In this way, it is much easier for us to write multiple unit tests across different use cases. You may have noticed that I actually just created a fourth test. Since it was so simple to add more tests using this method, I included one use case that we had not previously tested. I hope you see the huge benefit that this creates and come to learn to love testing with @pytest.mark.parametrize.

In this example, we are defining the inputs and what our expected outcome should be. By parametrizing the single test, it actually turns this into multiple tests inside pytest.

The code for these examples can be found in the GitHub repository: https://github.com/PacktPublishing/Python-Web-Development-with-Sanic/tree/main/Chapter09/testing2.

Mocking out services

The sample blueprint that we were testing against is obviously not something we would ever use in real life. In that example, we were not actually doing anything with the data. The oversimplified example removed the need to worry about how to handle interactions with services such as a database access layer. What if we are testing a real endpoint? And, by a real endpoint, I mean one that is meant to interface with a database. For example, how about a registration endpoint? How can we test that the registration endpoint actually does what it is supposed to do and injects data as expected? Mocking is the answer. We will look at how we can use Python's mocking utilities to pretend we have a real database layer. We will also still use the dummy_app pattern for testing. Let's see what that will look like now:

  1. First, we will need to refactor our blueprint so that it looks like something you might actually encounter in the wild:

    @bp.post("/")

    async def check_types(request: Request):

        _validate(request.json, RegistrationSchema)

        connection: FakeDBConnection = request.app.ctx.db

        service = RegistrationService(connection)

        await service.register_user(request.json["username"], request.json["email"])

        return json(True, status=201)

We are still doing the input validation. However, instead of simply storing the registration details to memory, we will send them off to a database for writing to disk. You can check out the full code at https://github.com/PacktPublishing/Python-Web-Development-with-Sanic/tree/main/Chapter09/testing3 to see the input validation. The important things to note here are that we have RegistrationService, which is calling a register_user method.

  1. Since we still have not looked at the usage of object relationship mapping (ORM), our database storage function will ultimately just call some raw SQL queries. We will look at ORM in more detail in the Managing database connections section later in the chapter, but for now, let's create the registration service:

    from .some_db_connection import FakeDBConnection

    class RegistrationService:

        def __init__(self, connection: FakeDBConnection) -> None:

            self.connection = connection

        async def register_user(

            self, username: str, email: str

        ) -> None:

            query = "INSERT INTO users VALUES ($1, $2);"

            await self.connection.execute(query, username, email)

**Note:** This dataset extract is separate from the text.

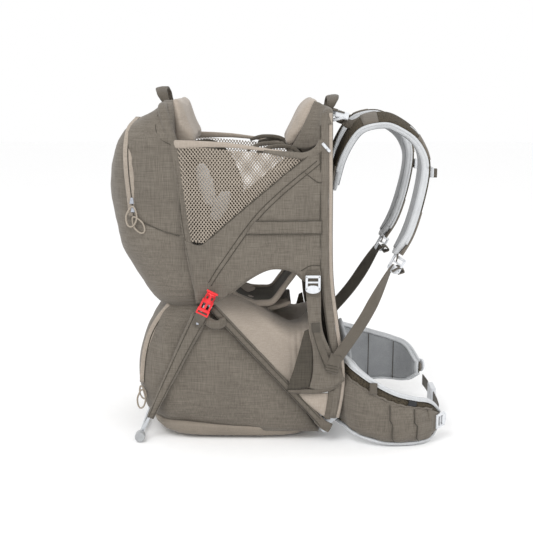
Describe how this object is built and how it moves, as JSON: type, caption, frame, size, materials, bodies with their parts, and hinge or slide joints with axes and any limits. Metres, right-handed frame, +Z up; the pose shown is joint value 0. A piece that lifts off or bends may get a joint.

  2. The registration service calls into our database to execute some SQL. We will also need a connection to our database. For the sake of the example, I am using a fake class, but this would (and should) be the actual object that your application uses to connect to the database. Therefore, imagine that this is a proper database client:

    from typing import Any

    class FakeDBConnection:

        async def execute(self, query: str, *params: Any):

            ...

  3. With this in place, we can now create a new fixture that will take the place of our data access layer. Normally, you would create something like this to instantiate the client:

    from sanic import Sanic

    from .some_db_connection import FakeDBConnection

    app = Sanic.get_app()

    @app.before_server_start

    async def setup_db_connection(app, _):

        app.ctx.db = FakeDBConnection()

Imagine that this code exists on our actual application. It initiates the database connection and allows us to access the client within our endpoints, as shown in the preceding code, because our connection uses the application ctx object. Since our unit tests will not have access to a database, we need to create a mock database instead and attach that to our dummy application.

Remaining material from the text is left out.